Prosegue il dibattito interno alla Banca Centrale Europea (BCE) sul taglio dei tassi di interesse. Se qualche giorno fa la consigliera esecutiva Isabel Schnabel ha avvertito sui rischi di anticipare l’allentamento monetario, il governatore della Banca d’Italia, Fabio Panetta, ha ribadito la sua posizione opposta, vicina a quella di colleghi come il portoghese Mario Centeno e, ultimamente, del francese François Villeroy de Galhau. Partecipando al convegno di Assiom Forex a Genova, ha confermato la “simmetricità” del target d’inflazione, nel senso che la BCE deve centrare nel medio termine l’obiettivo del 2% senza indulgere al rialzo o al ribasso.
E sarebbe proprio questo il rischio che Bankitalia intravedrebbe in questa fase, essendo venuto meno, a suo dire, quello di una spirale “inflazione-salari-inflazione”. Non si starebbe materializzando e, invece, sempre Panetta ha affermato che sarebbe del tutto “naturale” che i lavoratori dipendenti recuperino potere di acquisto dopo la batosta accusata con i tassi d’inflazione più elevati degli ultimi quaranta anni.
Bankitalia punta sull’aumento degli stipendi
Ed è così che Panetta reclama nei fatti un aumento degli stipendi privati dopo che il settore pubblico sta iniziando a recuperare potere di acquisto con i rinnovi contrattuali già siglati o in corso. Sarebbe un modo, ha dichiarato, per stimolare i consumi delle famiglie. In effetti, queste ultime sono diventate una componente negativa per il PIL italiano, che nel 2023 è cresciuto dello 0,7%, più della media dell’Eurozona allo 0,5%, trainato dal ritorno in attivo della bilancia commerciale (esportazioni).
Cosa significa nella pratica l’affermazione di Panetta e perché è, in un certo senso, rivoluzionaria?

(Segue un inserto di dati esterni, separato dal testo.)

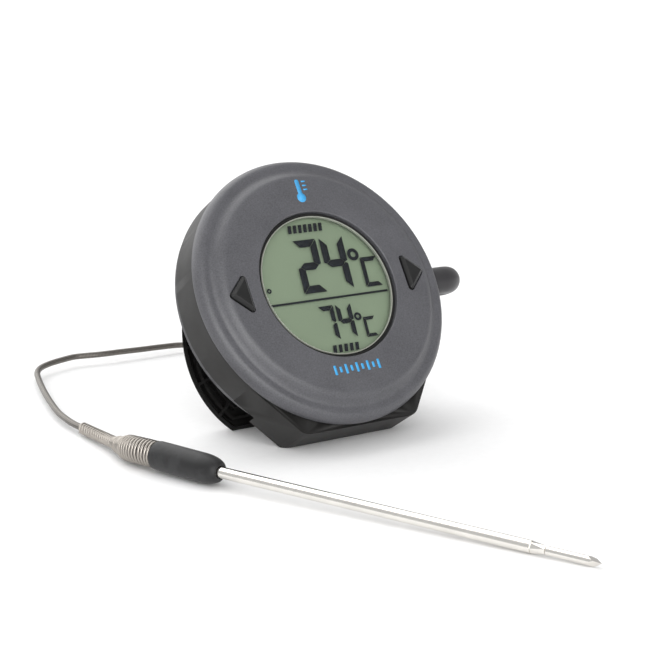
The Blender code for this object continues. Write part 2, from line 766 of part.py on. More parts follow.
def build_plug(shop):
    points = plug_path()
    radii = [4.0] + [4.2] * 9 + [4.2, 4.0, 3.6, 3.1, 2.6, 2.2]
    shop.add("plug_boot", tube(points, radii, 6), "boot_grey", points[0])
    profile = [
        (0.0, 8.0),
        (0.5, 8.0),
        (PIN_RADIUS, 6.9),
        (PIN_RADIUS, 0.0),
        (0.0, 0.0),
    ]
    pin = shop.add("plug_pin", turned("plug_pin", profile), "nickel")
    pin.location = Vector((PLUG_START - 0.3, 0.0, SOCKET_DEPTH)) * MM
    pin.rotation_euler = (0.0, -math.pi / 2, 0.0)
    screw(pin, 20)


def build_cable(shop, plug_end, plug_direction):
    """The free cable: from the plug to its coil, the coil's outer shape, and from the coil to the probe."""
    start = plug_end + plug_direction * 0.5
    leaving = plug_end + plug_direction * 3.0
    near = smooth_path([start, leaving, *NEAR_ROUTE], 2.2 * CABLE_RADIUS)
    shop.add("cable_plug_end", tube(near, [CABLE_RADIUS] * len(near)), "braid_steel")
    far = smooth_path(FAR_ROUTE, 3.2 * CABLE_RADIUS)
    shop.add("cable_probe_end", tube(far, [CABLE_RADIUS] * len(far)), "braid_steel")
    inner, outer = COIL_RADII
    profile = [(inner, COIL_HEIGHT), (outer, COIL_HEIGHT), (outer, 0.0), (inner, 0.0)]
    coil = shop.add("cable_coil", turned("cable_coil", profile, closed=True), "braid_steel")
    coil.location = Vector((*COIL_MIDDLE, 0.0)) * MM
    screw(coil, 40)


def build_probe(shop):
    spring = smooth_path(SPRING_ROUTE, 3.0)
    radii = [spring_radius(i / (len(spring) - 1)) for i in range(len(spring))]
    shop.add("strain_spring", tube(spring, radii, 4), "polished_steel")
    rear, front = Vector(SLEEVE_REAR), Vector(SLEEVE_FRONT)
    total = (front - rear).length
    stops = (0.0, 0.6, total - 5.5, total - 3.4, total - 1.8, total - 0.7, total)
    sizes = (0.95, 1.0, 1.0, 0.95, 0.84, 0.68, 0.5)
    body = tube([along(rear, front, s) for s in stops], [SLEEVE_RADIUS * size for size in sizes], 8)
    sleeve = shop.add("handle_sleeve", body, "sleeve_black")
    shaft_back = along(front, SHAFT_TIP, -SHAFT_INSERT)
    bore = rod(along(front, SHAFT_TIP, -SHAFT_INSERT - 0.5), along(front, SHAFT_TIP, 6.0), SHAFT_RADIUS + 0.3, sides=24)
    boolean(sleeve, shop.add("sleeve_bore", bore, None))
    build_needle(shop, shaft_back)


def build_needle(shop, back):
    """The steel shaft, swaged down in flats to a thinner tip, whose point is ground on three sides."""
    crimp, thin, point = (s + SHAFT_INSERT for s in TIP_LENGTHS)
    length = (Vector(SHAFT_TIP) - back).length
    shaft_profile = [(0.0, crimp), (SHAFT_RADIUS, crimp), (SHAFT_RADIUS, 0.0), (0.0, 0.0)]
    tip_profile = [(0.0, length + 1.0), (TIP_RADIUS, length + 1.0), (TIP_RADIUS, thin + 0.3), (0.0, thin + 0.3)]
    grind_start = thin - 0.5
    grind = TIP_RADIUS * (length - grind_start) / (length - point)
    swage = shop.add("swage", swaged_end(crimp - 0.5, thin), None)
    ground_point = shop.add("ground_point", rod((0, 0, grind_start), (0, 0, length), 2 * grind, 0.0, sides=3), None)
    shaft = shop.add("probe_shaft", turned("probe_shaft", shaft_profile), "polished_steel")
    tip = shop.add("probe_tip", turned("probe_tip", tip_profile), "polished_steel")
    for piece in (swage, ground_point, shaft, tip):
        piece.location = back * MM
        piece.rotation_euler = (Vector(SHAFT_TIP) - back).to_track_quat("Z", "Y").to_euler()
    boolean(screw(shaft, 48), swage, "UNION")
    boolean(screw(tip, 48), ground_point, "INTERSECT")


def swaged_end(thick_at, thin_at):
    """Six flats from the shaft's own width down to the tip's, as dies press them."""

    def build(bm):
        for radius, height, turn in ((SHAFT_RADIUS, thick_at, 0.0), (TIP_RADIUS + 0.05, thin_at, 0.5)):
            for i in range(SWAGE_FLATS):
                angle = 2 * math.pi * (i + turn) / SWAGE_FLATS
                bm.verts.new((radius * math.cos(angle), radius * math.sin(angle), height))
        bmesh.ops.convex_hull(bm, input=bm.verts)
        bmesh.ops.recalc_face_normals(bm, faces=bm.faces)

    return mesh_from(build)


def spring_radius(part):
    """The spring's outer radius, this part of the way from the cable to the sleeve."""
    place = part * (len(SPRING_RADII) - 1)
    low = min(int(place), len(SPRING_RADII) - 2)
    return SPRING_RADII[low] + (SPRING_RADII[low + 1] - SPRING_RADII[low]) * (place - low)


def main():
    clear_scene()
    shop = Workshop()
    ground = shop.add("ground", box((-120, -120, -60), (120, 120, 0)), None)
    up_face = Vector((0.0, math.sin(TILT), math.cos(TILT)))
    out_of_face = Vector((0.0, -math.cos(TILT), math.sin(TILT)))
    middle = up_face * FACE_TO_FOOT + out_of_face * LAND_DEPTH - Vector((0.0, LAND_WIDTH / 2, 0.0))
    frame = shop.set_frame("housing_frame", middle * MM, (math.pi / 2 - TILT, 0.0, 0.0))
    build_front_shell(shop)
    build_window(shop)
    build_board(shop)
    build_buttons(shop)
    build_rear_housing(shop, ground)
    build_rear_cover(shop)
    build_screws(shop)
    build_battery_bay(shop)
    build_battery_door(shop)
    build_switch(shop)
    build_socket(shop)
    build_stand(shop, ground)
    build_plug(shop)
    path = plug_path()
    ends = [frame.matrix_world @ (Vector(point) * MM) / MM for point in path[-2:]]
    shop.set_frame("table_frame", (0.0, 0.0, 0.0), (0.0, 0.0, 0.0))
    build_cable(shop, ends[1], (ends[1] - ends[0]).normalized())
    build_probe(shop)


main()
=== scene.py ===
"""The finished look of a round meat thermometer with its leave-in probe, built around its CAD frame.

Lengths are millimetres, and MM turns them into metres. The housing's pieces are drawn in the housing's own
frame: X to the right of someone reading the display, Y up the face and Z out of it, from the face's middle.
"""

import json
import math

import bmesh
import bpy
from bpy.props import FloatProperty, FloatVectorProperty, IntProperty, PointerProperty
from mathutils import Matrix, Vector


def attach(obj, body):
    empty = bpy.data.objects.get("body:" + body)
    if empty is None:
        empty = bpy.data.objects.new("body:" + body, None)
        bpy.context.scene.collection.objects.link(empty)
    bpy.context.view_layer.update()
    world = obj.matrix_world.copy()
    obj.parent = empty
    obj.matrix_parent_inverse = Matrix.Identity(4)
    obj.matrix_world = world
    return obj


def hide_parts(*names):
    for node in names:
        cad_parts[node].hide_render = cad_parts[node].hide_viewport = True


bl_info = {
    "name": "Meat Thermometer",
    "version": (1, 0, 0),
    "blender": (4, 5, 0),
    "location": "3D View > Sidebar > Thermometer",
    "description": "Builds the finished look of a leave-in meat thermometer around its CAD frame",
    "category": "Object",
}

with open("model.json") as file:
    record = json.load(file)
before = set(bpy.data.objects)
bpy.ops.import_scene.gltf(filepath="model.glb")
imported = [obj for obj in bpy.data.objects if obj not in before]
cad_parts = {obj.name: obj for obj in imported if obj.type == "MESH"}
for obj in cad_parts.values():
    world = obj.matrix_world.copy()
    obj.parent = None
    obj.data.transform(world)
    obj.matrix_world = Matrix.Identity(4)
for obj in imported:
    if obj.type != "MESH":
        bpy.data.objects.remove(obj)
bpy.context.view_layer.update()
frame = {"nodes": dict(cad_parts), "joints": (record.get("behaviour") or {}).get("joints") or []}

MM = 0.001
JOINTS = {joint["name"]: joint for joint in frame["joints"]}

# The housing's frame, from its joints.
OUT = -Vector(JOINTS["left_button_press"]["axis"])
RIGHT = Vector((1.0, 0.0, 0.0))
UP = OUT.cross(RIGHT)
HINGE = Vector((0.0, 33.5, -23.0))
LEAN = Matrix((RIGHT, UP, OUT)).transposed()
FACE = Vector(JOINTS["stand_hinge"]["pos_m"]) - LEAN @ HINGE * MM
HOUSING = Matrix.Translation(FACE) @ LEAN.to_4x4() @ Matrix.Scale(MM, 4)
STAND_OPEN = math.radians(-JOINTS["stand_hinge"]["range_deg"][0])
STAND = HOUSING @ Matrix.Translation(HINGE) @ Matrix.Rotation(STAND_OPEN, 4, "X") @ Matrix.Translation(-HINGE)
TABLE = Matrix.Scale(MM, 4)
ROUND = 192  # flats round a large turned piece

# Front shell and window.
SHELL_RADIUS, SHELL_EDGE, SHELL_WALL = 41.5, -6.2, 1.9
WINDOW_RADIUS, LENS_RADIUS = 22.9, 21.6

# Rear housing, foot and cover.
BAND_RADIUS, BAND_WALL = 41.2, 2.0
BAND_FRONT, BAND_REAR = -6.5, -17.7
FACE_TO_FOOT = 41.8
FOOT_FRONT, FOOT_REAR = -7.0, -20.75
FOOT_HALF_WIDTH, FOOT_CORNER, HEEL_TOP = 19.6, 4.5, 31.5
COVER_RADIUS, COVER_FLAT, COVER_CHORD = 40.7, 39.0, 38.6
COVER_INSIDE, COVER_BACK = -19.2, -21.0
TRAY_MIDDLE = -4.0
DOOR_HALF = (28.2, 13.0)
DOOR_FRONT = -19.6
POST_END = -18.9
SCREW_PLACES = ((20.0, 30.0), (-20.0, 30.0), (28.5, -22.0), (-28.5, -22.0))

# Buttons and switch.
BUTTON_TIP, BUTTON_BASE, BUTTON_HALF_HEIGHT = 34.0, 27.4, 6.2
BUTTON_CORNER, BUTTON_PROUD = 0.7, 1.1
BUTTON_CAP = ((0.0, -2.6), (0.0, 0.05), (-0.08, 0.3), (-0.75, BUTTON_PROUD - 0.14), (-0.95, BUTTON_PROUD))
BUTTON_HOLE = ((0.3, -6.0), (0.3, -0.3), (0.38, -0.1), (0.55, 0.02), (0.7, 1.0))
SWITCH_AT = (5.0, 14.0)
SWITCH_TRAVEL = 3.0

# Stand.
STAND_MIDDLE, STAND_CHORD = -4.4, 31.1
STAND_EDGE = (
    (31.2, -25.0),
    (31.9, -24.9),
    (32.9, -24.2),
    (33.6, -23.0),
    (34.2, -22.0),
    (34.5, -21.5),
    (34.4, -21.4),
)  # radius and depth
POCKET_EDGE = ((31.9, -23.8), (34.0, -20.0))
POCKET_CHORD = 29.9
OUTER_RIB = ((31.6, 27.7), (30.7, 26.9))  # radius and chord of each side
INNER_RIB = ((28.6, 24.8), (28.0, 24.2))
RIB_BARS = 9
MAGNET_SIDE = 13.0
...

Il suo predecessore Ignazio Visco, in carica fino all’ottobre scorso, più volte aveva invitato alla moderazione salariale per evitare che l’inflazione nell’Eurozona restasse elevata a lungo.
Panetta reclama indirettamente un calo dei profitti
Tuttavia, chiedere l’adeguamento del potere di acquisto dei lavoratori senza impattare sui livelli dei prezzi equivale a reclamare che il costo del taglio dei tassi ricada eventualmente sulle imprese. Come? Attraverso un ridimensionamento dei loro profitti. Nell’immediato, sarebbe il solo modo per far combaciare le due opposte esigenze, ossia stipendi più alti e stabilità dei prezzi. Nel medio-lungo termine, ciò si otterrebbe con la crescita della produttività. Ma si tratta di mettere in atto strategie dai risultati tangibili non immediati, come investimenti in tecnologie, miglioramento delle politiche retributive, fusioni e acquisizioni, innovazione di prodotto, ecc.
Nel biennio passato, la stessa BCE ha registrato un aumento dei profitti in alcuni settori, tanto da avere fatto intendere in più di un’occasione che l’inflazione sarebbe stata sostenuta, al di là dell’iniziale crisi dell’energia, da una sorta di “eccesso di utili” reso possibile da aumenti dei prezzi a carico dei consumatori e che si sono tradotti in una riduzione degli stipendi reali. Non è stato così ovunque. Ne hanno certamente approfittato banche e società attive nel comparto energetico, dove non a caso i rinnovi contrattuali sono stati generosi.
Taglio dei tassi tra proteste diffuse in Europa
Il ritorno all’inflazione ha scatenato proteste sociali diffuse in paese storicamente molto stabili e pacifici come la Germania. Gli scioperi nell’ultimo anno non si contano, specie in settori come i trasporti. La questione salariale è tornata centrale dopo decenni di scarso interesse mediatico e politico, anche perché le esportazioni non sono più una certezza come in passato per spingere la crescita economica.
Panetta ha preso atto che rinviare il taglio dei tassi sul timore che i salari possano provocare una seconda ondata d’inflazione, sia utopico in economie come l’Italia. Resta il fatto che non lo sarebbe in contesti come la Germania e il Nord Europa, in cui l’occupazione è altissima e la manodopera carente un po’ in tutti i settori dell’economia.